Conservative ideas on domesticity also informed Fowler’s advice, as he claimed that separate bedrooms could help young girls “cultivate the housekeeping arts.” This was to be accomplished by allowing girls to invite their parents up to their rooms in order to sip tea and “taste her cakes and dainties.” Ultimately, Fowler’s arguments were based on the notion that separate rooms for children would “contribute immeasurably” to their love of home. “Without it,” he added, “it is only their father’s home, not theirs. . . . By giving them their own apartment, they themselves become personally identified with it, and hence love to adorn and perfect all parts.”11
Though Fowler’s ideas were not particularly controversial, it would be a mistake to assume that they were broadly accepted within American culture during the antebellum era. It is striking to note, for instance, that Godey’s Lady’s Book, the most popular middle-class magazine of the time, had nothing to say about providing children with rooms of their own, despite offering its readers reams of advice on related aspects of family living. In fact, a case can be made that the “own room” concept failed to take off because communal living arrangements continued to be of value to rich and poor alike. On a practical level, shared beds and bedrooms were useful in colder parts of the country because they kept family members warm in an age before central heating. Perhaps more importantly, shared bedrooms also provided parents with a practical means of keeping an eye on children when traditional surveillance methods were not always effective.
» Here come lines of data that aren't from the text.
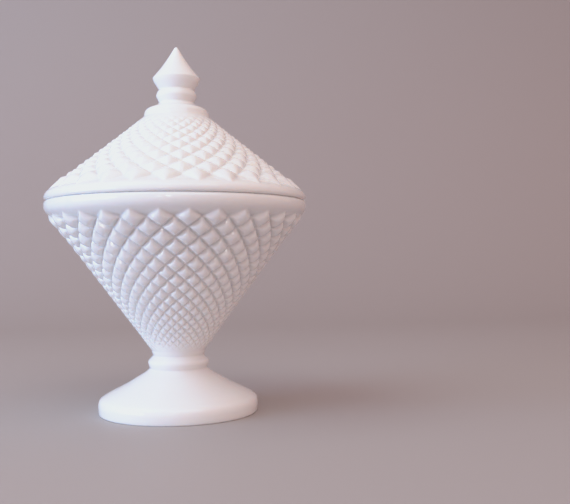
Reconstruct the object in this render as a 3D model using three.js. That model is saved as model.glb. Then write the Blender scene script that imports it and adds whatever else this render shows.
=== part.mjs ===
// Footed candy jar with a lid, in opaque white pressed glass.
//
// It has two pieces. The footed bowl is one pressing: a round foot, a beaded collar and a conical
// bowl. The lid is a second pressing: a low cone with a beaded neck and a pointed finial, and a ring
// underneath that keeps it centred in the bowl's mouth. Spiral grooves cross both cones and leave
// rows of diamond hobs.
//
// Millimetres, +Z up. The origin is on the jar's axis, in the plane of the foot's resting ring.

import * as THREE from "three";

// ---- Driving dimensions: the whole jar ----
const OVERALL_HEIGHT = 222;
const SEAM_HEIGHT = 127; // where the lid meets the bowl
const SEAT_GAP = 0.3; // left free between lid and bowl
const SEAM_RADIUS = 77.6; // both rims draw in to this radius at the seam
const RIM_RADIUS = 78.5; // widest part of the bowl's rim

// ---- Foot and collar ----
const FOOT_RADIUS = 47.9;
const FOOT_WALL_HEIGHT = 6.8;
const REST_OUTER_RADIUS = 46.8;
const REST_INNER_RADIUS = 40;
const UNDERSIDE_DOME = 9.5; // how far the hollow under the foot rises
const FOOT_NECK_RADIUS = 17.3;
const FOOT_NECK_HEIGHT = 26.6;
const COLLAR_RADIUS = 18.4;
const COLLAR_HEIGHT = 30;
const BOWL_NECK_RADIUS = 15.3;
const BOWL_NECK_HEIGHT = 34.4;

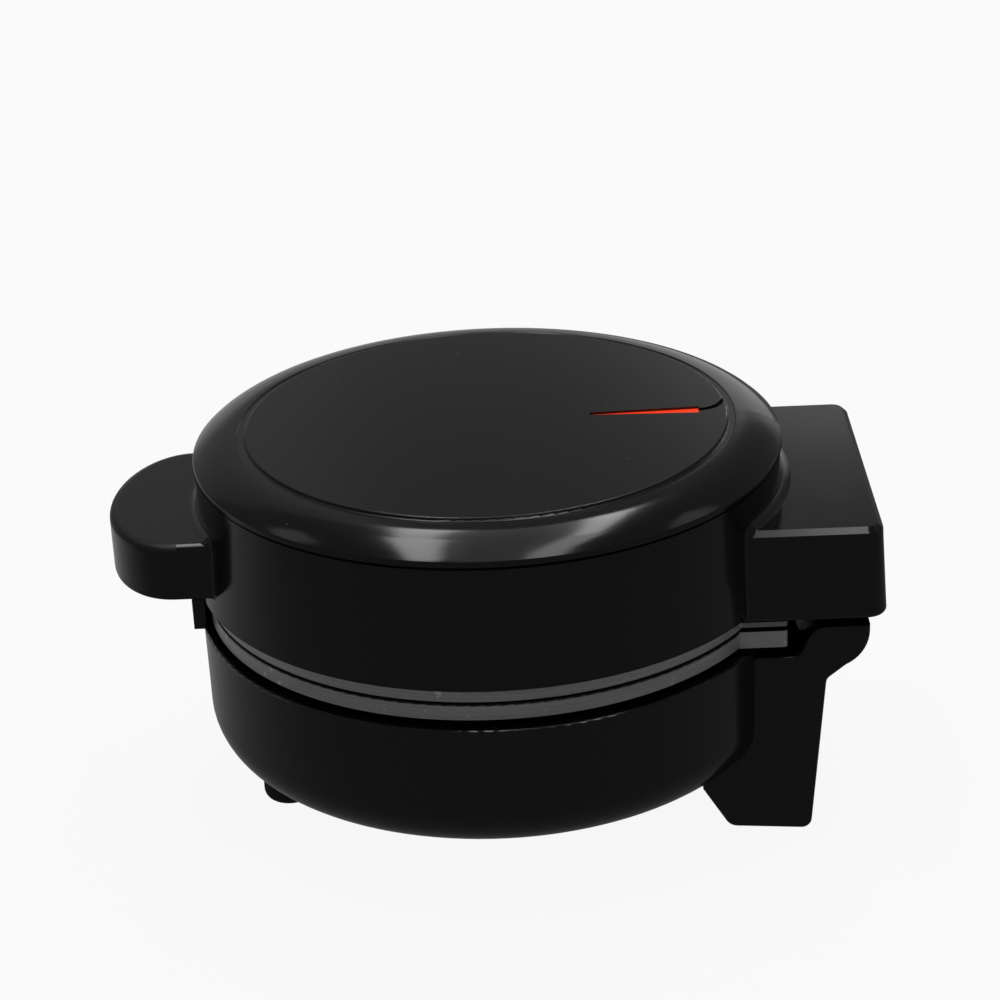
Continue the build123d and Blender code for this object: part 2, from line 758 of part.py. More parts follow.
def pan_screws(plane, places, length):
    """A group of equal screws, their heads on the plane and their shanks behind it."""
    with BuildPart() as group:
        with BuildSketch(plane):
            with Locations(*places):
                Circle(pan_head_r)
        extrude(amount=screw_head_t)
        with BuildSketch(plane):
            with Locations(*places):
                Circle(screw_r)
        extrude(amount=-length)
    return group


# Screws: the shields', the lower plate's, the bottom cover's and the bracket's
shield_screw_places = ring_places(shield_post_ring, shield_angles)
for plate_name, side in (("lower", -1), ("upper", 1)):
    shield_face = outward(side, shield_level + shield_t)
    save(pan_screws(shield_face, shield_screw_places, shield_screw_l), f"{plate_name}_shield_screws")
plate_screw_places = ring_places(plate_post_ring, quarter_angles)
save(pan_screws(outward(-1, base_drop - screw_sink), plate_screw_places, plate_screw_l), "base_plate_screws")
cover_screw_places = ring_places(cover_screw_ring, cover_angles)
save(pan_screws(outward(-1, base_drop), cover_screw_places, cover_screw_l), "cover_screws")
bracket_face = outward(-1, bracket_t - bracket_top)
save(pan_screws(bracket_face, bracket_screw_places, bracket_screw_l), "hinge_bracket_screws")

# Countersunk screws that hold the upper plate, flush with its flange
with BuildPart() as lid_plate_screws:
    with BuildSketch(level(plate_gap)):
        with Locations(*ring_places(flange_screw_ring, quarter_angles)):
            Circle(screw_head_r)
    extrude(amount=screw_head_t, taper=countersink)
    with BuildSketch(level(plate_gap)):
        with Locations(*ring_places(flange_screw_ring, quarter_angles)):
            Circle(screw_r)
    extrude(amount=flange_screw_l)
save(lid_plate_screws, "lid_plate_screws")

# Bottom cover, let into the underside, with a ring of vents
with BuildPart() as base_cover:
    with BuildSketch(Plane.XY.offset(base_floor_z)):
        Circle(cover_r)
        with Locations(*cover_screw_places):
            Circle(screw_r + running, mode=Mode.SUBTRACT)
        with PolarLocations(vent_ring, vents, start_angle=180 / vents):
            SlotOverall(vent_l, vent_w, mode=Mode.SUBTRACT)
    extrude(amount=cover_t)
    with BuildSketch(Plane.XY.offset(base_floor_z + cover_t)):
        Circle(cover_hole_r - clearance)
        Circle(cover_hole_r - clearance - cover_rim_t, mode=Mode.SUBTRACT)
    extrude(amount=cover_rim_h)
save(base_cover, "base_cover")

# Terminal block on the bottom cover, where the supply wires end
terminal_foot_z = base_floor_z + cover_t
with BuildPart() as terminal_block:
    with BuildSketch(Plane.XY.offset(terminal_foot_z)):
        Rectangle(terminal_w, terminal_l)
    extrude(amount=terminal_h)
    chamfer(terminal_block.edges().group_by(Axis.Z)[-1], length=terminal_edge)
    with BuildSketch(Plane.YZ.offset(-terminal_w / 2)):
        with Locations((0, terminal_foot_z + terminal_h / 2)):
            with GridLocations(terminal_pitch, 1, 3, 1):
                Circle(terminal_hole_r)
    extrude(amount=terminal_w, mode=Mode.SUBTRACT)
save(terminal_block, "terminal_block")

# Rubber feet: two on the front posts, with stems, and two pads let into the leg
with BuildPart() as front_feet:
    with BuildSketch(Plane.XY):
        with Locations(*front_foot_places):
            Circle(foot_r)
    extrude(amount=foot_h)
    fillet(front_feet.edges().group_by(Axis.Z)[0], radius=foot_edge)
    with BuildSketch(Plane.XY.offset(foot_h)):
        with Locations(*front_foot_places):
            Circle(foot_stem_r - running)
    extrude(amount=foot_stem_h - clearance)
save(front_feet, "front_feet")
with BuildPart() as rear_feet:
    with BuildSketch(Plane.XY):
        with Locations(*rear_foot_places):
            Circle(rear_foot_r)
    extrude(amount=rear_foot_t)
save(rear_feet, "rear_feet")

# Bushing in the leg, the inlet of the supply cord
with BuildPart() as cord_bushing:
    with BuildSketch(bushing_plane):
        Circle(bushing_lip_r)
    extrude(amount=bushing_lip_t)
    fillet(cord_bushing.faces().sort_by(Axis.X)[-1].edges(), radius=bushing_edge)
    with BuildSketch(bushing_plane):
        Circle(bushing_r - running)
    extrude(amount=-bushing_seat)
    with BuildSketch(bushing_plane.offset(bushing_floor - bushing_seat)):
        Circle(bushing_bore_r)
    extrude(amount=bushing_seat + bushing_lip_t, mode=Mode.SUBTRACT)
save(cord_bushing, "cord_bushing")

# Indicator lens in the slot, with a flange under the crown
with BuildPart() as indicator_lens:
    with BuildSketch(level(crown_under)):
        with Locations(((slot_start + slot_end) / 2, 0)):
            Rectangle(slot_end - slot_start + 2 * lens_flange, slot_end_w + 2 * lens_flange)
    extrude(amount=-lens_flange_t)
    with BuildSketch(level(crown_under)):
        with BuildLine():
            Polyline(
                (slot_start + lens_gap, slot_start_w / 2 - lens_gap),
                (slot_end - lens_gap, slot_end_w / 2 - lens_gap),
                (slot_end - lens_gap, lens_gap - slot_end_w / 2),
                (slot_start + lens_gap, lens_gap - slot_start_w / 2),
                close=True,
            )
        make_face()
    extrude(amount=lid_wall - lens_inset)
save(indicator_lens, "indicator_lens")

# Lamp, lying under the lens in a holder that hangs from the lens's flange
lamp_z = gap_z + crown_under - lens_flange_t - holder_r
lamp_plane = Plane(origin=(slot_start, 0, lamp_z), x_dir=(0, 1, 0), z_dir=(1, 0, 0))
with BuildPart() as lamp_holder:
    with BuildSketch(lamp_plane.offset(lens_flange)):
        Circle(holder_r)
        with Locations((0, holder_r / 2)):
            Rectangle(2 * holder_r, holder_r)
        Circle(lamp_r + running, mode=Mode.SUBTRACT)
    extrude(amount=holder_l)
save(lamp_holder, "lamp_holder")
with BuildPart() as indicator_lamp:
    with BuildSketch(lamp_plane):
        Circle(lamp_r)
    extrude(amount=lamp_l)
    fillet(indicator_lamp.edges().group_by(Axis.X)[-1], radius=lamp_tip)
save(indicator_lamp, "indicator_lamp")
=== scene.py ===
"""Looks, light and camera for a mini waffle maker, built around its fixed CAD frame."""
import logging
import math
from dataclasses import dataclass, field
from enum import Enum

import bmesh
import bpy
from mathutils import Matrix, Vector


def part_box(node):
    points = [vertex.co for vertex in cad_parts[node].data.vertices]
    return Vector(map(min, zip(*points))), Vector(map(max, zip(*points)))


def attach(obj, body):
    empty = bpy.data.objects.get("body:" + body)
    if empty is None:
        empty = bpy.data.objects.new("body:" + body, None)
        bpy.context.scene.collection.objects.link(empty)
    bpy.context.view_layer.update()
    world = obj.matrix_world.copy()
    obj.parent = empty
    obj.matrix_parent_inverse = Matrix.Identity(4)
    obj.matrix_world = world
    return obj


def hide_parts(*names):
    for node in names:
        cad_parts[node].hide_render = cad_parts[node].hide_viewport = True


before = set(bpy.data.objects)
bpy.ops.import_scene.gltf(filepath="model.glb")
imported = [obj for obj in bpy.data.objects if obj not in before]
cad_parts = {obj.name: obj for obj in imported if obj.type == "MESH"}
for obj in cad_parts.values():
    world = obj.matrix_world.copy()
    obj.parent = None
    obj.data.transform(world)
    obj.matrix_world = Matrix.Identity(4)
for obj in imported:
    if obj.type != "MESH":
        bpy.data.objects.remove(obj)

log = logging.getLogger("waffle_maker")

Colour = tuple[float, float, float, float]
Point = tuple[float, float, float]
Pair = tuple[float, float]
Socket = bpy.types.NodeSocket
Number = float | Socket
Shade = Colour | Socket

MERGE_WITHIN = 1e-7
SAME_HEIGHT = 1e-6
SMOOTH_BELOW = math.radians(32)


def grey(value: float, warmth: float = 0.0) -> Colour:
    """Return a grey with its red raised and its blue lowered by a little warmth."""
    return (value * (1 + warmth), value, value * (1 - warmth), 1.0)


def darker(colour: Colour, share: float) -> Colour:
    """Return a colour with its red, green and blue cut to a share."""
    return (share * colour[0], share * colour[1], share * colour[2], 1.0)


WHITE = grey(1.0)


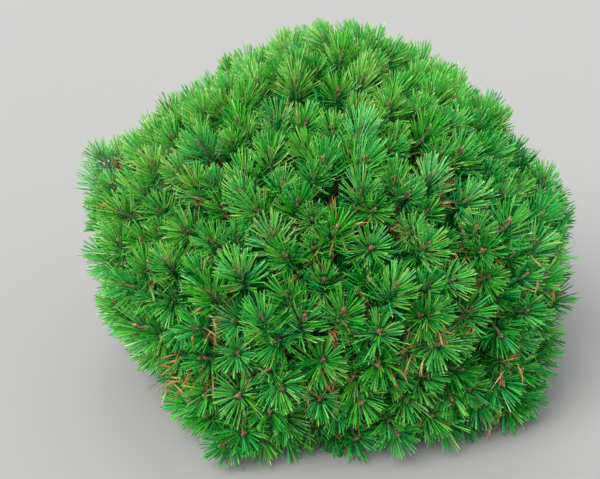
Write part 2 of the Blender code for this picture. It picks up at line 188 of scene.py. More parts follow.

In 1831 Lydia Maria Child, an abolitionist and women’s rights activist, claimed that young girls should share a room with a “well-principled, amiable elder sister,” a “safe and interesting companion” who might act as a “great safeguard to a girl’s purity of thought and propriety of behavior.” If Child is to be believed, older children were useful in these types of situations because they could act as parental surrogates, ersatz authority figures who ensured that nightly prayers were performed while preventing late-night reading, acts of self-love, and other immoral behavior. Even if an older child desired a room of his or her own, he or she may have been prevented from doing so due to parental demands to stand watch over younger siblings whenever parents were unable to do it themselves.12
Of course, many families during the early nineteenth century were also reluctant to abandon shared bedrooms because they simply enjoyed the companionship they afforded. Benjamin Hallowell, a Quaker boy who was born in Pennsylvania in 1799, felt that sharing a bedroom with his ailing grandfather was a comforting experience, noting that he “always felt safe in his presence.” Sleeping alone, by contrast, was seen by some Americans as a source of alienation and, at times, terror. Samuel Goodrich found this out firsthand in 1811, when he became an apprentice at a dry goods store in Hartford, Connecticut, shortly after his eighteenth birthday. Wrenched from his family and crippled by religious angst, Samuel “slept in an upper room of a large block of brick buildings, without another human being in them.” The prospect of sleeping alone terrified Samuel. “Never have I known the ni...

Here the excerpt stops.